DATA TO PROCESS:
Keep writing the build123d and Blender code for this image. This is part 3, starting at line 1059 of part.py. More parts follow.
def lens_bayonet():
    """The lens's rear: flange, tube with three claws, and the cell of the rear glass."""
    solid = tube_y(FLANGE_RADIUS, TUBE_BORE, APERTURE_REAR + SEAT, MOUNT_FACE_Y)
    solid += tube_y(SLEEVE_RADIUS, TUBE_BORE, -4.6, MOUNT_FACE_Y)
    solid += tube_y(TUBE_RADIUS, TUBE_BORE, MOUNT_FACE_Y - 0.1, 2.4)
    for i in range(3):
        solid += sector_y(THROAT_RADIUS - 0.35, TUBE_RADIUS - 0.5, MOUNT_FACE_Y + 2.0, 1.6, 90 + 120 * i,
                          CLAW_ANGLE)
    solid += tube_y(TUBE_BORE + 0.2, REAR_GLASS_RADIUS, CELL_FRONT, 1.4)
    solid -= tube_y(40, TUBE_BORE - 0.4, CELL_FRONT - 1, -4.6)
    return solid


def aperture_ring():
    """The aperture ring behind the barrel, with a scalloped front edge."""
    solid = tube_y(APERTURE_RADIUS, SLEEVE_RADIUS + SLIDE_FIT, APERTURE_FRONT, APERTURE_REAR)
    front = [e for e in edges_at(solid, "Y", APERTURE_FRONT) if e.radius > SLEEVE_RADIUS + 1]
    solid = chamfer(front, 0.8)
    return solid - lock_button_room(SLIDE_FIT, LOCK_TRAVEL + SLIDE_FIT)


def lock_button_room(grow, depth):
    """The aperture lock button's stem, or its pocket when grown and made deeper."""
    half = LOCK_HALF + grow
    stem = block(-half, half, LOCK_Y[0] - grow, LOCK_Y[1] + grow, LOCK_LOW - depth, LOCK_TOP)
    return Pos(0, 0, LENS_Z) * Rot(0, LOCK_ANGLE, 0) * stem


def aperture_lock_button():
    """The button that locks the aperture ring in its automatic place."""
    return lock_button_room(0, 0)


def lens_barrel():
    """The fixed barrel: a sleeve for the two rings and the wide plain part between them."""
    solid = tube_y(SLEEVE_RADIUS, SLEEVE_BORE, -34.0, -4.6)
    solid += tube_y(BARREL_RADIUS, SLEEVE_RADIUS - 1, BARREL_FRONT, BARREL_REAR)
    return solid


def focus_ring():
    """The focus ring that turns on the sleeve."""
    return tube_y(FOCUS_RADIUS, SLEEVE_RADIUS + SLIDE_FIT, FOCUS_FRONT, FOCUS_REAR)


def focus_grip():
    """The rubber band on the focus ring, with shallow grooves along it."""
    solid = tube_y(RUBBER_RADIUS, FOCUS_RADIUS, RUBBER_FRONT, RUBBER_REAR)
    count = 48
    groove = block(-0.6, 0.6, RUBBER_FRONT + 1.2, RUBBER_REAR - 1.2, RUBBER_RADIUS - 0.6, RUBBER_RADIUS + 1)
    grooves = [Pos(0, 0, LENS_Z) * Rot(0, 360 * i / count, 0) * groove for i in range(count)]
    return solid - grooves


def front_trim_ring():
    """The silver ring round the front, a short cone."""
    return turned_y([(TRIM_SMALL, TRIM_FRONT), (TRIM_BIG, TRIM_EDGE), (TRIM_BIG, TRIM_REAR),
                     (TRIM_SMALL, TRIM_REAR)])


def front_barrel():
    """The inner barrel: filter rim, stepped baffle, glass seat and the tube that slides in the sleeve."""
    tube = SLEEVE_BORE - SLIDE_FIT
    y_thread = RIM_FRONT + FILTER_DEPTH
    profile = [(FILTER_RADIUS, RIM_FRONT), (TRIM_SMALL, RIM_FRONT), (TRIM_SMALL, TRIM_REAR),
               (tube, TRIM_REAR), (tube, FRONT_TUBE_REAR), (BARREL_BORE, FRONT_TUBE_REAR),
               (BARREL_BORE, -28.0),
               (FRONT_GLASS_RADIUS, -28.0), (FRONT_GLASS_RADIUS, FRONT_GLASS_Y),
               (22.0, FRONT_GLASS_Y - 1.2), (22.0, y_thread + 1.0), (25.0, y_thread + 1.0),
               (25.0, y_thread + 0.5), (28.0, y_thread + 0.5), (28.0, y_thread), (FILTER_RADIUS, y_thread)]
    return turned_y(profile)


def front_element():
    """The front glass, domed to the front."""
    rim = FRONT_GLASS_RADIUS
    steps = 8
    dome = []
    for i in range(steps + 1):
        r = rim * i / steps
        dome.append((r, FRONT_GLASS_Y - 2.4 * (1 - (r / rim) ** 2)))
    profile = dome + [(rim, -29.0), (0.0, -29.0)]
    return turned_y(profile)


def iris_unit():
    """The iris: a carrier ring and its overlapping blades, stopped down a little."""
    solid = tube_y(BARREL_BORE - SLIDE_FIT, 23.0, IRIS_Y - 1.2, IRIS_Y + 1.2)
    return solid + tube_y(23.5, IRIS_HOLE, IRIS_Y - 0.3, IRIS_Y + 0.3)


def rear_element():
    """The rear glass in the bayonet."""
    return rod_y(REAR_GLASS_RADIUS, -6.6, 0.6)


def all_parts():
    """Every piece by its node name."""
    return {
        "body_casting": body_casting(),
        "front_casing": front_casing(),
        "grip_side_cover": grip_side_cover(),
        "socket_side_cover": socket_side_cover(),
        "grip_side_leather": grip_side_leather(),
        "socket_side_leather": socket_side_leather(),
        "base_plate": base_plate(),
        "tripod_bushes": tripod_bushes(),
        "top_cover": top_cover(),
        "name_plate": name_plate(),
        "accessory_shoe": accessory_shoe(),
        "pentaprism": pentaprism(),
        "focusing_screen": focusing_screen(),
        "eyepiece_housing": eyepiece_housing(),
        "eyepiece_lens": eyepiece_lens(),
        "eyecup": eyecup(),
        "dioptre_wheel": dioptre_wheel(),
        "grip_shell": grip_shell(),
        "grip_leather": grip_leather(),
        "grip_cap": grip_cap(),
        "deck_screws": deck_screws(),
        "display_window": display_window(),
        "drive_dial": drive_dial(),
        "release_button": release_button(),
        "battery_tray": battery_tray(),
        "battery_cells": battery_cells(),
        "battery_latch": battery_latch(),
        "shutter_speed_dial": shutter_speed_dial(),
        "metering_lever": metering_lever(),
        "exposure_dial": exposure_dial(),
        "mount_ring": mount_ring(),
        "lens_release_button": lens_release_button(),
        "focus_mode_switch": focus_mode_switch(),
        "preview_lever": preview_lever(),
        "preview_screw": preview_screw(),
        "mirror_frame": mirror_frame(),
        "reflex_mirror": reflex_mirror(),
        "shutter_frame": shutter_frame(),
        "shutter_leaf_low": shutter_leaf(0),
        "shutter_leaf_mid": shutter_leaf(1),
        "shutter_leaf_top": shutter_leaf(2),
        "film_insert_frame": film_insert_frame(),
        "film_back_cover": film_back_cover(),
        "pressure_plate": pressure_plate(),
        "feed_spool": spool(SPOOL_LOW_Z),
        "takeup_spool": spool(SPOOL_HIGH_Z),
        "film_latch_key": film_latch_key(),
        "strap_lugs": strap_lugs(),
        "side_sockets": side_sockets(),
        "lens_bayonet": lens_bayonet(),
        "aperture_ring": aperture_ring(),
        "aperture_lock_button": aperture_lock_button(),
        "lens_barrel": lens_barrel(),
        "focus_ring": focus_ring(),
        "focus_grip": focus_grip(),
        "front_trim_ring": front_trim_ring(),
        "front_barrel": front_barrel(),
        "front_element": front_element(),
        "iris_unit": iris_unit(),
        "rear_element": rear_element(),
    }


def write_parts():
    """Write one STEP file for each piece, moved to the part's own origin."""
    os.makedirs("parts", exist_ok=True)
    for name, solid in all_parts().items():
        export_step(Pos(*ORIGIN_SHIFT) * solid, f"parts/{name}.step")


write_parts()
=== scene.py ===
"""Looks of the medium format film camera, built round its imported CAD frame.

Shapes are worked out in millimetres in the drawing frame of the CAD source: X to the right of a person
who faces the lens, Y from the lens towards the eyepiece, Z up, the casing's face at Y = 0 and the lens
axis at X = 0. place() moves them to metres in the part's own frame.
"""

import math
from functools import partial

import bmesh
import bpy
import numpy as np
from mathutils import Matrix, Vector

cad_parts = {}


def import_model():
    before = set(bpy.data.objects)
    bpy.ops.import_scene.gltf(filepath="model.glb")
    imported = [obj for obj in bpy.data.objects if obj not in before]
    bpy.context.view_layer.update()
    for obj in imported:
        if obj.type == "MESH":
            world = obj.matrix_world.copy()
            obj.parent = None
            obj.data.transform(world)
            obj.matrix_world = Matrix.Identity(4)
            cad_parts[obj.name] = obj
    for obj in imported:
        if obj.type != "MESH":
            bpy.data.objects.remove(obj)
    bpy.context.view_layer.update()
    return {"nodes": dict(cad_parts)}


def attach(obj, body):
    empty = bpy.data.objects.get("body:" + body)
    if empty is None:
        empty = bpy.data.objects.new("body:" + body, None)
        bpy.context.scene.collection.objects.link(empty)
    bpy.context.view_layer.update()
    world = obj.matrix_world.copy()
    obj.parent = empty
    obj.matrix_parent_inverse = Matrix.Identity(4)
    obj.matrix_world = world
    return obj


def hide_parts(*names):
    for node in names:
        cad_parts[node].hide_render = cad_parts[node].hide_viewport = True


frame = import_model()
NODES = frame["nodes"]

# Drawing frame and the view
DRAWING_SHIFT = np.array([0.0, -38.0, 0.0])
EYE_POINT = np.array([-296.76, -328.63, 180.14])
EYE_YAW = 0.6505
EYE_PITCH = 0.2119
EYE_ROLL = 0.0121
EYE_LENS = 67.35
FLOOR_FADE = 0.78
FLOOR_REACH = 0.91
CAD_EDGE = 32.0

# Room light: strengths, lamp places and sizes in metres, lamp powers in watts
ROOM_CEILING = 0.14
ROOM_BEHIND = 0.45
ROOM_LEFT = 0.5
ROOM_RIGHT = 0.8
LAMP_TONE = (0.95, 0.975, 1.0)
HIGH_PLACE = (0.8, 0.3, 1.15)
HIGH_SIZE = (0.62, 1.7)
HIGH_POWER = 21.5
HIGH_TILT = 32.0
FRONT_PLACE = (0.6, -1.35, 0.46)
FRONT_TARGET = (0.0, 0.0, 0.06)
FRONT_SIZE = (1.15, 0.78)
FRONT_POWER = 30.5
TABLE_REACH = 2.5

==

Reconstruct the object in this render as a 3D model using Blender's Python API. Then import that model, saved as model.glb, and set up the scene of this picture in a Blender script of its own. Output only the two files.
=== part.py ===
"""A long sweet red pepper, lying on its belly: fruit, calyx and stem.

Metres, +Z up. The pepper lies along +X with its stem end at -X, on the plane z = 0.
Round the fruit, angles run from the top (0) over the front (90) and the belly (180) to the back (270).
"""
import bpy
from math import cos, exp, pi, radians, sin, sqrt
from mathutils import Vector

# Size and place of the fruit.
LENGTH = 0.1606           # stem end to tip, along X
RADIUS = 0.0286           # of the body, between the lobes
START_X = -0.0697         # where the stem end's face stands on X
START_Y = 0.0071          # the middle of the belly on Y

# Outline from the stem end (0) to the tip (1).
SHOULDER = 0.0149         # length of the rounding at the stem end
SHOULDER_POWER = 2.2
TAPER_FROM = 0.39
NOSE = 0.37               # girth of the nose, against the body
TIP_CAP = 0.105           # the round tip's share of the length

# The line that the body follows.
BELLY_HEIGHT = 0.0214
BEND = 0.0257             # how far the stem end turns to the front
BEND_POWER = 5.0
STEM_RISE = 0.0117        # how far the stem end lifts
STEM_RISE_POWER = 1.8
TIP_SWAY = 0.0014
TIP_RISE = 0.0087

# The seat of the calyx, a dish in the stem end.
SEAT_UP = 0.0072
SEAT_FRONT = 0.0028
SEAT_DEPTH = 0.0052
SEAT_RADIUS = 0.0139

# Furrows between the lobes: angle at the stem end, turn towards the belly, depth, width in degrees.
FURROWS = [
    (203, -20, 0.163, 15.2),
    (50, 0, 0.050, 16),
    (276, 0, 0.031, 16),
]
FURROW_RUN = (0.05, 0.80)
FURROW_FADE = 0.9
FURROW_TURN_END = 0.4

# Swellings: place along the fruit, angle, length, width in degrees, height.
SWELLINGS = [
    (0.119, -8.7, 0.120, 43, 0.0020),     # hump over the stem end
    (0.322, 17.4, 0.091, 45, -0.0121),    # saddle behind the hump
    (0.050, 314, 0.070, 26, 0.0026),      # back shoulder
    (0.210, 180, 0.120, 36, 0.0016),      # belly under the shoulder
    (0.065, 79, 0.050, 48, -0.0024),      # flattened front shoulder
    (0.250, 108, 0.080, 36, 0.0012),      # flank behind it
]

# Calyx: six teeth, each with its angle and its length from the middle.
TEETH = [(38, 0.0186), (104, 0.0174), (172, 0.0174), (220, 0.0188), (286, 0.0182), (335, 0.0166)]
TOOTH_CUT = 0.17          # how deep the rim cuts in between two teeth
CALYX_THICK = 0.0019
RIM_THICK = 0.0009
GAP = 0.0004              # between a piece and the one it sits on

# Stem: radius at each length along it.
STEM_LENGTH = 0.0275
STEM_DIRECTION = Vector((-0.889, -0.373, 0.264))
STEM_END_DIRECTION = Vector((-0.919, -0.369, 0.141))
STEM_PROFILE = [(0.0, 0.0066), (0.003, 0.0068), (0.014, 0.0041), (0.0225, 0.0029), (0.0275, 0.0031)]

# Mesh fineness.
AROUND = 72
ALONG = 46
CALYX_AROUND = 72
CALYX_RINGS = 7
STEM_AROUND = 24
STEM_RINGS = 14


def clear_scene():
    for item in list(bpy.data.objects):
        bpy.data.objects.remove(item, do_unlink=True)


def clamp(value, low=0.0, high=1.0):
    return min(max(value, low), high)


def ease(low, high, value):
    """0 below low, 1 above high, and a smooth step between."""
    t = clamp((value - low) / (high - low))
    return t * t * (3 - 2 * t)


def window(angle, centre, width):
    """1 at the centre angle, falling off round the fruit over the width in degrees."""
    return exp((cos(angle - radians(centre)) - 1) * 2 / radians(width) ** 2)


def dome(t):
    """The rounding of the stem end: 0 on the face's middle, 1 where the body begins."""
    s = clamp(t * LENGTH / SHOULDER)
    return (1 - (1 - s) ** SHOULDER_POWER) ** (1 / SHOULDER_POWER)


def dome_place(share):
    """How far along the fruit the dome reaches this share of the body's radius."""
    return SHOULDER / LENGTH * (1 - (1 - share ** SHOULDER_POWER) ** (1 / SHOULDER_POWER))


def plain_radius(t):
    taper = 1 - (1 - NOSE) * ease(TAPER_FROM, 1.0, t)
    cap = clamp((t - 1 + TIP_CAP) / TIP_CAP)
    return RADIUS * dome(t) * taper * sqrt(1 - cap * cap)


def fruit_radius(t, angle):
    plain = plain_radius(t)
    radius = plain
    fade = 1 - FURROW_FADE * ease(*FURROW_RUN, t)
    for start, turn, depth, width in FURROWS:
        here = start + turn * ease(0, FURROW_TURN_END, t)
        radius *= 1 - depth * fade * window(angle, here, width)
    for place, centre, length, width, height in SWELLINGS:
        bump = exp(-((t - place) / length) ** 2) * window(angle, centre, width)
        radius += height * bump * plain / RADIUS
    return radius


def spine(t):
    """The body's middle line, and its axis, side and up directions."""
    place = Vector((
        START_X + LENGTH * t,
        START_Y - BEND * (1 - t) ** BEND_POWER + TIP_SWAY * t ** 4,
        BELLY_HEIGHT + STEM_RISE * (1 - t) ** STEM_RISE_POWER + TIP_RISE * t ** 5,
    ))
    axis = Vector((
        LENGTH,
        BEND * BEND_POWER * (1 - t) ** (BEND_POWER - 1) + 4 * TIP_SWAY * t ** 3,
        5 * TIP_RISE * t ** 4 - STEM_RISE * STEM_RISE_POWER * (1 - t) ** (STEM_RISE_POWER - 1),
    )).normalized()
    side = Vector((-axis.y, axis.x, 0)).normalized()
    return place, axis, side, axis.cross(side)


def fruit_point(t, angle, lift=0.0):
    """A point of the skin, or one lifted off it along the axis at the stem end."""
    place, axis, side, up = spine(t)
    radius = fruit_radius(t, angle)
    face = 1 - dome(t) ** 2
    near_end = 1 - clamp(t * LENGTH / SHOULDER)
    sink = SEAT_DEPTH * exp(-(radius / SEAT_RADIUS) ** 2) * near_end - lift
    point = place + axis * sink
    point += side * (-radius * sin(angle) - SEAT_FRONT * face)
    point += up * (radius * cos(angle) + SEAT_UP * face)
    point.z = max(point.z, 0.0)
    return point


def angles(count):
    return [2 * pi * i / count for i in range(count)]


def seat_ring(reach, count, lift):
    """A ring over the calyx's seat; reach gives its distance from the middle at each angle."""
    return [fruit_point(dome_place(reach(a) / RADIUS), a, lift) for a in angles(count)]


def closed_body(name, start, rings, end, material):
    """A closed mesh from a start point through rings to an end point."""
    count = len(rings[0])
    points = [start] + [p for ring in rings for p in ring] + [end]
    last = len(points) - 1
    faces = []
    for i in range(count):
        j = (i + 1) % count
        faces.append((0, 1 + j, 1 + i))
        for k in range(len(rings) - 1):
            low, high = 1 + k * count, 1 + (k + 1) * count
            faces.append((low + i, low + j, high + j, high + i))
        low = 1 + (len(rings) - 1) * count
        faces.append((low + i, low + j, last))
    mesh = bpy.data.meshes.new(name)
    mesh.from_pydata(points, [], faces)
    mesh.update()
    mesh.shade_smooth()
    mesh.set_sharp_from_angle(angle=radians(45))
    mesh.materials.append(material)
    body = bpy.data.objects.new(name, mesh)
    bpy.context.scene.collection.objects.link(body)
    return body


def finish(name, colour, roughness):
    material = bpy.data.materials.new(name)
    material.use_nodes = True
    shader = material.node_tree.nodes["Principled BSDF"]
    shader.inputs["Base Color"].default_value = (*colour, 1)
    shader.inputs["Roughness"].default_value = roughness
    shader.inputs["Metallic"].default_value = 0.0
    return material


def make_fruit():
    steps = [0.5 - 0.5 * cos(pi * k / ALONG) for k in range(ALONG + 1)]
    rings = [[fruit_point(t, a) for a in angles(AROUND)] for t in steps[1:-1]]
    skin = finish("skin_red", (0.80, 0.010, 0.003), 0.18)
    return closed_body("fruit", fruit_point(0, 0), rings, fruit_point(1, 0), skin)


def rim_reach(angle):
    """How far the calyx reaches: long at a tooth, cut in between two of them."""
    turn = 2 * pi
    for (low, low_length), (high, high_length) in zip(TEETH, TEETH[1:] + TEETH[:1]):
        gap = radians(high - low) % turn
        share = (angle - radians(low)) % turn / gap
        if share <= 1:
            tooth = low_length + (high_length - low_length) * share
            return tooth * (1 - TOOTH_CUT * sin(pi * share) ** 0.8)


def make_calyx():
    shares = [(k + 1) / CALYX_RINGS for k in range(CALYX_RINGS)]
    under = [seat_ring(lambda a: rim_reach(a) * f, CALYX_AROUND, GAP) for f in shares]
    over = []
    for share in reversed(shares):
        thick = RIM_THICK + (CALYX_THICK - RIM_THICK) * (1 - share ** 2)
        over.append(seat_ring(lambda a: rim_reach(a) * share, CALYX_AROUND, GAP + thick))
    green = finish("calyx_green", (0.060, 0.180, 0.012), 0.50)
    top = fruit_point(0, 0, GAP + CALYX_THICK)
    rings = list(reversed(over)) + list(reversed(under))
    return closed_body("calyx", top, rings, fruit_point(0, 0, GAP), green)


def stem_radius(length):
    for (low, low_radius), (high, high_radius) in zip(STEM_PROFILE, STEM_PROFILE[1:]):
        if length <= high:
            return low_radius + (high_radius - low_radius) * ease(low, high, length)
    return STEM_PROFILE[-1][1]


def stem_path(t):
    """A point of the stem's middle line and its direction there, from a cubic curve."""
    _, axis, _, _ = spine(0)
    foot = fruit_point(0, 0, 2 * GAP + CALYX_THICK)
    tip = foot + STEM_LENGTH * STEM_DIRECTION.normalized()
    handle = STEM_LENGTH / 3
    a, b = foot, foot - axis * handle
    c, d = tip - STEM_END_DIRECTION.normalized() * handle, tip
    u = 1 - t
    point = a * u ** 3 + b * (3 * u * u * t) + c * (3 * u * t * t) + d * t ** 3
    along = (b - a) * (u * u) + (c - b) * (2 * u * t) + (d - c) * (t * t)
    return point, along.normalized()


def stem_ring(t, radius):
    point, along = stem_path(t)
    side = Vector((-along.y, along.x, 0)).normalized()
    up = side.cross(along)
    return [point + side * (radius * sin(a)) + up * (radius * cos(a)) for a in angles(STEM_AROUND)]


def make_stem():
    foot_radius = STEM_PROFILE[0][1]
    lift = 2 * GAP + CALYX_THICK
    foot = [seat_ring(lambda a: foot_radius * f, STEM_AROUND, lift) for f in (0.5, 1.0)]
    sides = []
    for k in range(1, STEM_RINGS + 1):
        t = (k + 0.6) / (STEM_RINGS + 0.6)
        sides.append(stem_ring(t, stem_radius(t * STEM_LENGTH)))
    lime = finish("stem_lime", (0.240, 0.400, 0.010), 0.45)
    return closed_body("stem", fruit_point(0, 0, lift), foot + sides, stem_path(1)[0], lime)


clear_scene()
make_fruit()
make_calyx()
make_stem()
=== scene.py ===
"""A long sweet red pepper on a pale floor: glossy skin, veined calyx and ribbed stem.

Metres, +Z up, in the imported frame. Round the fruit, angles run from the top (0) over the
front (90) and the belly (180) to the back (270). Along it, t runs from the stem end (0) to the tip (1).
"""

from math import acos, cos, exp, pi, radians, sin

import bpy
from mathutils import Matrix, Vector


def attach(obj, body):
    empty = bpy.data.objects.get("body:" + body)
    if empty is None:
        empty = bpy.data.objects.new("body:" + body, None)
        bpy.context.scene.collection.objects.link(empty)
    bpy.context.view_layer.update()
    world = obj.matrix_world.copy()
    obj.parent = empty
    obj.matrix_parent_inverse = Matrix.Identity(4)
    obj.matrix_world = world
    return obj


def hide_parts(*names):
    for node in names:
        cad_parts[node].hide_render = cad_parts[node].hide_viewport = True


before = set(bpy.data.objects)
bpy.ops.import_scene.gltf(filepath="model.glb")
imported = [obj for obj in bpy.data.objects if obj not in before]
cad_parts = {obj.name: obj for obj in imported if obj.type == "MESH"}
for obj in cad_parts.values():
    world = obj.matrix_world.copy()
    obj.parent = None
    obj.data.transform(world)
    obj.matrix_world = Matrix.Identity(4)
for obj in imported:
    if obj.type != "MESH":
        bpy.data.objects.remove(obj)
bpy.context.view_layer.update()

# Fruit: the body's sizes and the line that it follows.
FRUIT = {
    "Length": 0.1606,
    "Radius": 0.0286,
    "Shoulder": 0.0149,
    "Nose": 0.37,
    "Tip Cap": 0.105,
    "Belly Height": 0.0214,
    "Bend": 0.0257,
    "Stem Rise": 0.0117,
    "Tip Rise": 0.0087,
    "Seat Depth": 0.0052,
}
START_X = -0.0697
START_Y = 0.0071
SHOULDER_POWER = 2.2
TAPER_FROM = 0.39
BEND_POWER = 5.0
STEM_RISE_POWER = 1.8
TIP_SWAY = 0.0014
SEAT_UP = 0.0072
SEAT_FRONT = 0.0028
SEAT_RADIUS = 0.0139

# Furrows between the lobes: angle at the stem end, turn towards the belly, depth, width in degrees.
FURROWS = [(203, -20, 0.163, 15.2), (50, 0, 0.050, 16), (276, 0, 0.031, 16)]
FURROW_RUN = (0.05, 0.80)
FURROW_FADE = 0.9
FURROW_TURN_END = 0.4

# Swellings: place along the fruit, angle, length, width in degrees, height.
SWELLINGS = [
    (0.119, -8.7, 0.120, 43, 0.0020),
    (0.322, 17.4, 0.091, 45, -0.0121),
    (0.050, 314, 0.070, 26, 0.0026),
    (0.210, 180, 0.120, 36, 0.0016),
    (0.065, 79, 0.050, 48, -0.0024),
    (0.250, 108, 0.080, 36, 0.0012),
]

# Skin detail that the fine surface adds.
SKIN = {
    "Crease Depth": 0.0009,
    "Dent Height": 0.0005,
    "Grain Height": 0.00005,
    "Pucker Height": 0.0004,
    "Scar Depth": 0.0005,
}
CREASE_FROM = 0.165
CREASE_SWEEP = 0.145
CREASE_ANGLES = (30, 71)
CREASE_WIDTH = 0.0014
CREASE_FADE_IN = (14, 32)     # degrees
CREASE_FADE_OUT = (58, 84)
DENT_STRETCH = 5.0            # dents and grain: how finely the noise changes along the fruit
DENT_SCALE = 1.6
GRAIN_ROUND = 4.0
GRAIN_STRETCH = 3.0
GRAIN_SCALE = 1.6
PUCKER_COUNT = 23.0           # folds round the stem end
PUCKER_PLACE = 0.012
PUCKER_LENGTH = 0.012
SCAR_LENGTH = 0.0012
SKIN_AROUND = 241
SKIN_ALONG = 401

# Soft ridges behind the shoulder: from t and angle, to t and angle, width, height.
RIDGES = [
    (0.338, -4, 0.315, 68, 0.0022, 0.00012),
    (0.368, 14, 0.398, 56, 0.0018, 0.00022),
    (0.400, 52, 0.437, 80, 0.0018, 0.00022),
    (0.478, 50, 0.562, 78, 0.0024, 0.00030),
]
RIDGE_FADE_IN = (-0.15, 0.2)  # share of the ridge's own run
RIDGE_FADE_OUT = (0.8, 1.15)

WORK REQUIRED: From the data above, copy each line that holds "Vector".

RIGHT ANSWER:
from mathutils import Matrix, Vector
from mathutils import Vector
STEM_DIRECTION = Vector((-0.889, -0.373, 0.264))
STEM_END_DIRECTION = Vector((-0.919, -0.369, 0.141))
    place = Vector((
    axis = Vector((
    side = Vector((-axis.y, axis.x, 0)).normalized()
    side = Vector((-along.y, along.x, 0)).normalized()
from mathutils import Matrix, Vector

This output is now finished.